What I am still wondering, however, is why "settling" has no real male counterpart. I asked my husband about it, and he understands and recognizes the term -- but it's a term that women use, and they apply it to other women. So I asked him what the male equivalent was. There was some silence and some thought, and then he admitted that no male equivalent came to mind.

So I asked him why.

He said that men in general don't talk to each other about relationships or relationship issues; they don't talk about their marriages, their wives, or, once they're no longer teenage boys, their sex life. If they're talking about relationship issues, they're almost always talking to women.

So... why is this? Is it just the cultural context, that leftover conditioning that still requires women to be in relationships to be happy? Men are often lonely; is it just the social pressure not to talk about these things that prevents them from entering the same types of conversations, or are these conversations inherently pointless or boring?


Mar. 12th, 2008 09:59 pm (UTC)
As used in the article, "settle" means wanting one thing, but accepting something less.

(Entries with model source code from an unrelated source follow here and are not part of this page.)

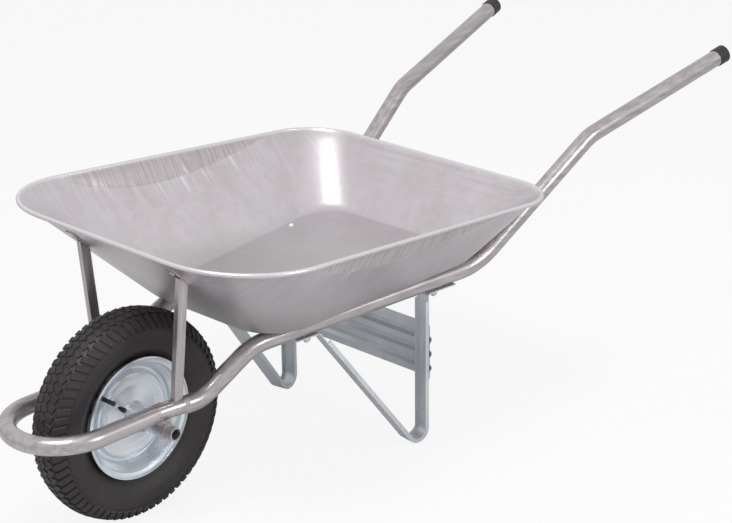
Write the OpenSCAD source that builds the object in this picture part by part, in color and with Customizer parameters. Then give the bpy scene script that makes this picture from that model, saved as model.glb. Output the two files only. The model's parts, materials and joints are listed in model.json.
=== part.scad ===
// Builder's wheelbarrow: a pressed steel tray on a bent tube frame, one pneumatic
// wheel held in a hoop at the front, two folded channel legs at the back.
// X is across the barrow (plus is the user's left), Y runs from the wheel to the
// handles, Z is up. The origin is on the ground, under the middle of the barrow.

/* [Wheel] */
// outside diameter of the tyre
tyre_od = 380; // [330:1:460]
// width of the tyre at its fattest
tyre_w = 88; // [76:1:104]
// outside diameter of the rim flanges
flange_d = 222; // [200:1:262]
// width over the two rim flanges
rim_w = 67; // [60:1:74]
// outside diameter of the hub tube
hub_od = 40; // [33:1:48]
// length of the hub tube
hub_len = 84; // [74:1:100]

/* [Axle] */
// outside diameter of the hollow axle
axle_od = 24; // [20:0.5:28]
// length of the axle from end to end
axle_len = 249; // [225:1:300]

/* [Frame tube] */
// outside diameter of the frame tube
tube_od = 32; // [26:0.5:38]
// wall of the frame tube
tube_wall = 2; // [1.5:0.1:3]
// half the distance between the hoop's two sides, on the tube centres
hoop_half = 93.5; // [78:0.5:114]
// clear space between the tyre and the front of the hoop
hoop_gap = 24.5; // [15:0.5:60]
// splay of each arm away from straight ahead, degrees
splay = 8.75; // [7:0.05:10.5]
// height of the arm's centre above the axle where the tray begins
bed_height = 104; // [90:1:125]
// slope of the run that carries the tray, degrees
bed_slope = 2.63; // [2:0.05:3.2]
// level distance from the end of the bed to the handle bend
rise_run = 278; // [230:1:334]
// slope of the rise behind the tray, degrees
rise_angle = 35; // [29:0.5:42]
// level distance from the handle bend to the handle's tip
handle_run = 360; // [300:1:432]
// slope of the handles, degrees
handle_angle = 15.3; // [12:0.1:19]

/* [Tray] */
// length of the tray's flat bottom
floor_length = 518; // [430:1:622]
// width of the tray's flat bottom at the back
floor_width = 412; // [386:1:430]
// width of the tray over its rim, at the front
rim_width = 660; // [550:1:790]
// depth of the tray at the front
depth_front = 212; // [176:1:240]
// depth of the tray at the back
depth_back = 125; // [104:1:150]
// how far the rim reaches ahead of the flat bottom
overhang_front = 214; // [182:1:250]
// how far the rim reaches behind the flat bottom
overhang_back = 85; // [73:1:106]
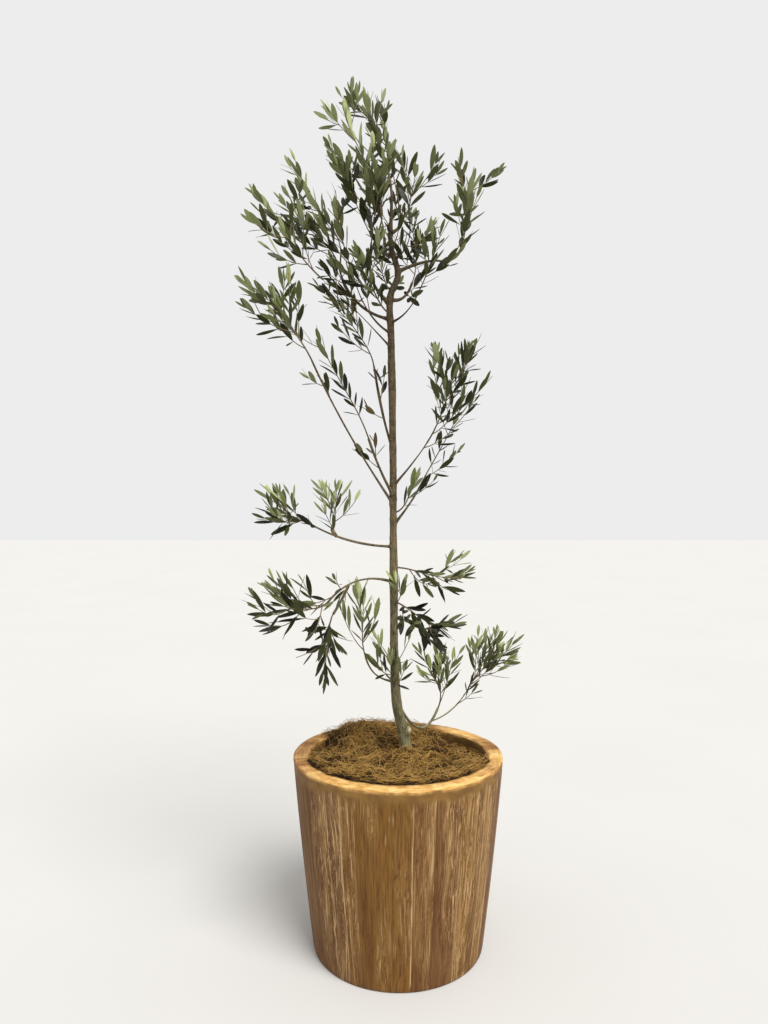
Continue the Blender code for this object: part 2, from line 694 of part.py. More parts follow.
def grow_mass(name, number, limbs, numbers, space, parent):
    """Stem, side shoots and leaves of one mass, fused into one body."""
    base, height, tip, spread, shoots, lift = MASSES[name]
    rng = random.Random(number)
    if height is None:
        point, way, radius = limbs[base].at(1.0)
        start = point + GAP * way
        surface = None
    else:
        start = limbs[base].at(limbs[base].at_height(height))[0]
        way = unit((tip[0] - start[0], tip[1] - start[1], 0))
        radius = TRUNK_SHOOT_RADIUS
        surface = limbs[base]
    stem = stem_limb(start, way, tip, STEM_SHARE * radius)
    mass = Mass(number, stem, numbers[base], spread, space)
    kept = mass.add_twig(stem)
    if kept is None or len(kept.points) < len(stem.points):
        print("stem cut short:", name)
    mass.leaf_pairs(kept, STEM_BARE, rng)
    for k in range(shoots):
        share = SHOOT_FROM + (SHOOT_TO - SHOOT_FROM) * (k + rng.uniform(*SHOOT_SPOT)) / shoots
        lean = SHOOT_LEAN * rng.uniform(*SHOOT_LEAN_RANGE)
        length = SHOOT_REACH * spread * rng.uniform(*SHOOT_REACH_RANGE)
        shoot = mass.add_twig(shoot_limb(kept, share, k * GOLDEN_ANGLE + number, lean, length, lift))
        if shoot is not None:
            mass.leaf_pairs(shoot, SHOOT_BARE, rng)
    body = tube(f"{name}_stem", kept, TWIG_SIDES, "olive_leaf", None, on=surface)
    pieces = [tube(f"{name}_shoot", shoot, TWIG_SIDES, "olive_leaf", None) for shoot in mass.twigs[1:]]
    pieces += [new_object(f"{name}_leaf", *leaf, "olive_leaf") for leaf in mass.leaves]
    print(name, "shoots", len(mass.twigs) - 1, "leaves", len(mass.leaves))
    fuse(f"foliage_{name}", body, pieces, parent)
    return len(mass.leaves)


def build():
    """The planter with its soil and fibre mat, then the tree."""
    clear_scene()
    plant = bpy.data.objects.new("olive_tree", None)
    bpy.context.scene.collection.objects.link(plant)
    make_planter(plant)
    make_soil(plant)
    make_mulch(plant)
    limbs = {"trunk": trunk_limb()}
    numbers = {"trunk": 0}
    space = Space()
    tube("trunk", limbs["trunk"], TRUNK_SIDES, "olive_bark", plant)
    for number, (name, sizes) in enumerate(BOUGHS.items(), start=1):
        limbs[name] = bough_limb(limbs, *sizes)
        numbers[name] = number
        tube(f"bough_{name}", limbs[name], BOUGH_SIDES, "olive_bark", plant, on=limbs[sizes[0]])
    for name, limb in limbs.items():
        space.add(*tube_body(limb, BOUGH_SIDES), numbers[name], 0)
    total = 0
    for number, name in enumerate(MASSES, start=100):
        total += grow_mass(name, number, limbs, numbers, space, plant)
    print("leaves in all", total)


build()
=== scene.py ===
import math
import random

import bpy
import numpy as np
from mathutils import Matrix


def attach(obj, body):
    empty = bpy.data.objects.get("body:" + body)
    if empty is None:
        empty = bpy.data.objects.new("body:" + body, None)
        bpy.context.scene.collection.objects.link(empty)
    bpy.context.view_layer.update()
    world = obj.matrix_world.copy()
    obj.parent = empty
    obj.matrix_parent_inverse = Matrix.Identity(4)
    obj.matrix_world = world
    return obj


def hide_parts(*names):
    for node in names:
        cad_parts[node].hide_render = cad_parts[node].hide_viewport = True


# Potted olive tree: the looks. Metres, +Z up, the tree's front towards -Y.
# Tub, fibre, bark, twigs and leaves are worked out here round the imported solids.

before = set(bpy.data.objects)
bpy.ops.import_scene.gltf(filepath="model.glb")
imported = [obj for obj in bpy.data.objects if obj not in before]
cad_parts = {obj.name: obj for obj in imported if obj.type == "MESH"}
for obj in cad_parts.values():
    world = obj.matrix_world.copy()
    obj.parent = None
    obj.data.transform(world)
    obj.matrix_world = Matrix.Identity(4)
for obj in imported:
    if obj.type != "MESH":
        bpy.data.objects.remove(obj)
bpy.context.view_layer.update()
print("frame loaded,", len(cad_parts), "nodes")


# Helpers shared by every piece

def linear(hexCode):
    # sRGB hex to linear: c / 12.92 when dark, otherwise ((c + 0.055) / 1.055) to the power 2.4
    channels = [int(hexCode[k:k + 2], 16) / 255 for k in (1, 3, 5)]
    return [c / 12.92 if c <= 0.04045 else ((c + 0.055) / 1.055) ** 2.4 for c in channels] + [1.0]


def addNode(tree, kind, settings=None, links=None):
    # settings are the node's own properties, "stops" those of a colour ramp;
    # links give each input a socket to join or a plain value
    node = tree.nodes.new(kind)
    for name, value in (settings or {}).items():
        if name == "stops":
            while len(node.color_ramp.elements) < len(value):
                node.color_ramp.elements.new(1.0)
            for element, (place, hexCode) in zip(node.color_ramp.elements, value):
                element.position = place
                element.color = linear(hexCode)
        else:
            setattr(node, name, value)
    for name, value in (links or {}).items():
        if isinstance(value, bpy.types.NodeSocket):
            tree.links.new(value, node.inputs[name])
        else:
            node.inputs[name].default_value = value
    return node


def newMaterial(name, sockets):
    # a material with plain values on its shader's sockets
    made = bpy.data.materials.new(name)
    made.use_nodes = True
    shader = made.node_tree.nodes["Principled BSDF"]
    for socket, value in sockets.items():
        shader.inputs[socket].default_value = value
    return made, made.node_tree, shader


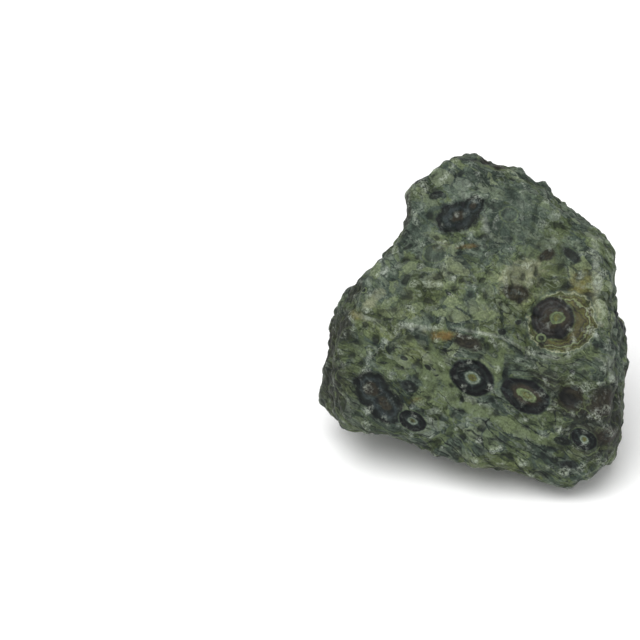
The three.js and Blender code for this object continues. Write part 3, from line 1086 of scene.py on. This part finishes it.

That is far, far different from wanting one thing, seeing another, and realizing that you didn't really want the first thing after all, you just thought you did. :-)

Women are used to the notion of settling, because societally, we're forced to do it in so many areas of our lives. Relationships are just one area where this happens. The "Superwomen" of the 80's who thought they could have everything they wanted without ever having to settle quickly burned out. Because the basic reason for settling is that, in accepting what someone else (or society) wants for you over what you want for yourself, you get their support. And you do need support in your life.

If you have ideal relationships, they'll support you as you go out on a limb for what you want, and never settle. But that's exceedingly rare.

And I think that's the double-whammy of why male culture doesn't have a word for this. Because first of all, it's culturally looked down upon to admit that you have accepted less than you wanted. And second of all, it's culturally looked down upon to admit that you need support.

(Keeping in mind, I'm not actually a male... but having grown up a tomboy with a circle of all-male friends, I picked up a lot of the mindset.)
Mar. 12th, 2008 10:05 pm (UTC)
Yes! I think this is a good explanation why guys wouldn't use the word choice 'settle' much.

Also, yes! Support is so very important. If you have great support in one area of your life (family for ex.) it become immeasurably easier to take risks in other areas.